All American: New Mexico Moon

It’s nice to be in either All American race...but how about both?

By Andrea Caudill
Q-Racing Journal
August 31, 2013

handsome jack flash

Handsome Jack Flash

Just getting into the final of the $2.8 million All American Derby (G1) or the $2.6 million All American Futurity (G1) is a significant feat – hundreds try, and only 10 succeed.

But what if you were able to get into both races...and with homebreds?

That’s exactly what Dosi and Norma Alvarez and their friend Debbie Laney have done. Dosi and Norma on Sunday will run their homebred Vancouver Moon in the All American Derby, and on Monday, Norma and her sister-in-law Brenda join Debbie as owners on the Laney-bred Handsome Jack Flash in the All American Futurity.

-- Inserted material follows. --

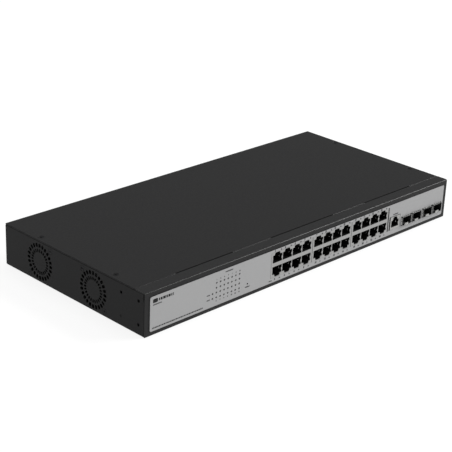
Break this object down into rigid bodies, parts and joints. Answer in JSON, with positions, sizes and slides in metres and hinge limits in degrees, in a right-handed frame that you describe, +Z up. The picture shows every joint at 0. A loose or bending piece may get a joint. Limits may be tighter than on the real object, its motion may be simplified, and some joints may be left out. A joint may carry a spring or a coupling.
{
  "type": "rackmount network switch",
  "caption": "One-unit rackmount network switch: dark steel case, silver front with copper ports, console jack, fibre cages, side fans and a rear mains inlet.",
  "frame": {"origin": "under the middle of the case, on the surface it rests on", "axes": "+X across the width towards the air outlet side, -Y out of the port side, +Z up"},
  "size_m": [0.44, 0.212, 0.0436],
  "materials": {
    "coated_steel": "fine matt powder coat",
    "silver_film": "satin silver-grey printed film",
    "tinned_steel": "bright tin plate",
    "black_zinc": "black zinc plating",
    "nickel": "nickel plating",
    "brass": "turned brass",
    "copper_winding": "enamelled copper wire",
    "black_nylon": "moulded glass-filled nylon",
    "black_pbt": "moulded PBT, slightly shiny",
    "white_nylon": "moulded natural nylon",
    "clear_acrylic": "clear acrylic",
    "green_laminate": "glass-epoxy laminate with green resist",
    "tan_laminate": "paper-phenolic laminate",
    "chip_epoxy": "moulded epoxy",
    "black_aluminium": "black anodised extrusion",
    "ferrite": "sintered ferrite with tape",
    "capacitor_sleeve": "shrink sleeve",
    "cable_jacket": "PVC insulation"
  },
  "bodies": {
    "case": {"chassis_base": "coated_steel", "top_cover": "coated_steel", "front_panel": "coated_steel", "front_overlay": "silver_film", "cover_screw_1": "black_zinc", "cover_screw_2": "black_zinc", "cover_screw_3": "black_zinc", "cover_screw_4": "black_zinc", "fan_screw_1": "black_zinc", "fan_screw_2": "black_zinc", "fan_screw_3": "black_zinc", "fan_screw_4": "black_zinc", "inlet_screw_1": "black_zinc", "inlet_screw_2": "black_zinc", "ground_screw": "nickel", "rj45_shield_1": "tinned_steel", "rj45_shield_2": "tinned_steel", "rj45_shield_3": "tinned_steel", "console_shield": "tinned_steel", "sfp_cage_1": "tinned_steel", "sfp_cage_2": "tinned_steel", "sfp_cage_3": "tinned_steel", "sfp_cage_4": "tinned_steel", "rj45_housing_1": "black_nylon", "rj45_housing_2": "black_nylon", "rj45_housing_3": "black_nylon", "console_housing": "black_nylon", "sfp_connector_1": "black_nylon", "sfp_connector_2": "black_nylon", "sfp_connector_3": "black_nylon", "sfp_connector_4": "black_nylon", "ac_inlet": "black_nylon", "rear_fan_frame": "black_nylon", "front_fan_frame": "black_nylon", "reset_switch": "black_nylon", "pcb_power_header": "white_nylon", "psu_output_header": "white_nylon", "led_light_pipe": "clear_acrylic", "main_pcb": "green_laminate", "psu_board": "tan_laminate", "pcb_standoff_1": "brass", "pcb_standoff_2": "brass", "pcb_standoff_3": "brass", "pcb_standoff_4": "brass", "switch_chip": "chip_epoxy", "phy_chip_1": "chip_epoxy", "phy_chip_2": "chip_epoxy", "phy_chip_3": "chip_epoxy", "switch_heatsink": "black_aluminium", "psu_heatsink": "black_aluminium", "psu_transformer": "ferrite", "psu_choke": "ferrite", "psu_bulk_capacitor": "capacitor_sleeve", "rear_fan_stator": "copper_winding", "front_fan_stator": "copper_winding", "dc_lead": "cable_jacket"},
    "rear_fan": {"rear_fan_rotor": "black_pbt"},
    "front_fan": {"front_fan_rotor": "black_pbt"},
    "reset_plunger": {"reset_button": "white_nylon"}
  },
  "joints": [
    {"name": "rear_fan_spin", "type": "hinge", "parent": "case", "child": "rear_fan", "pos_m": [-0.2172, 0.0489, 0.0211], "axis": [1, 0, 0], "continuous": true},
    {"name": "front_fan_spin", "type": "hinge", "parent": "case", "child": "front_fan", "pos_m": [-0.2172, -0.0306, 0.0211], "axis": [1, 0, 0], "continuous": true},
    {"name": "reset_press", "type": "slide", "parent": "case", "child": "reset_plunger", "axis": [0, 1, 0], "range_m": [0, 0.0003], "stiffness_N_per_m": 2000}
  ]
}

Dosi and Norma farm about 1,000 acres at Anthony, New Mexico, growing cotton, alfalfa and chile, among other crops. They also raise horses, and currently have about 50 head on the farm.

Their tremendous success in racing started a few decades ago with a trip to W. L. Mooring’s farm, where they were looking to get a mare bred to The Adamas. While there, he showed them several three-in-one packages that were for sale for $1,200. They looked, but left without making a deal.

“We got pretty far down the road, and Dosi said ‘I can’t see how we could get hurt on that deal,” Norma said. “I said I couldn’t either.”

So they turned around and made the deal. They ended up heading home with a 1983 Pukka Gent mare named Pukka Up in the trailer. She was carrying foal by The Adamas, and at her side was her 1993 Tilt The Odds (TB) filly Tilted Moon. It was probably hard to imagine how that decision would change their lives.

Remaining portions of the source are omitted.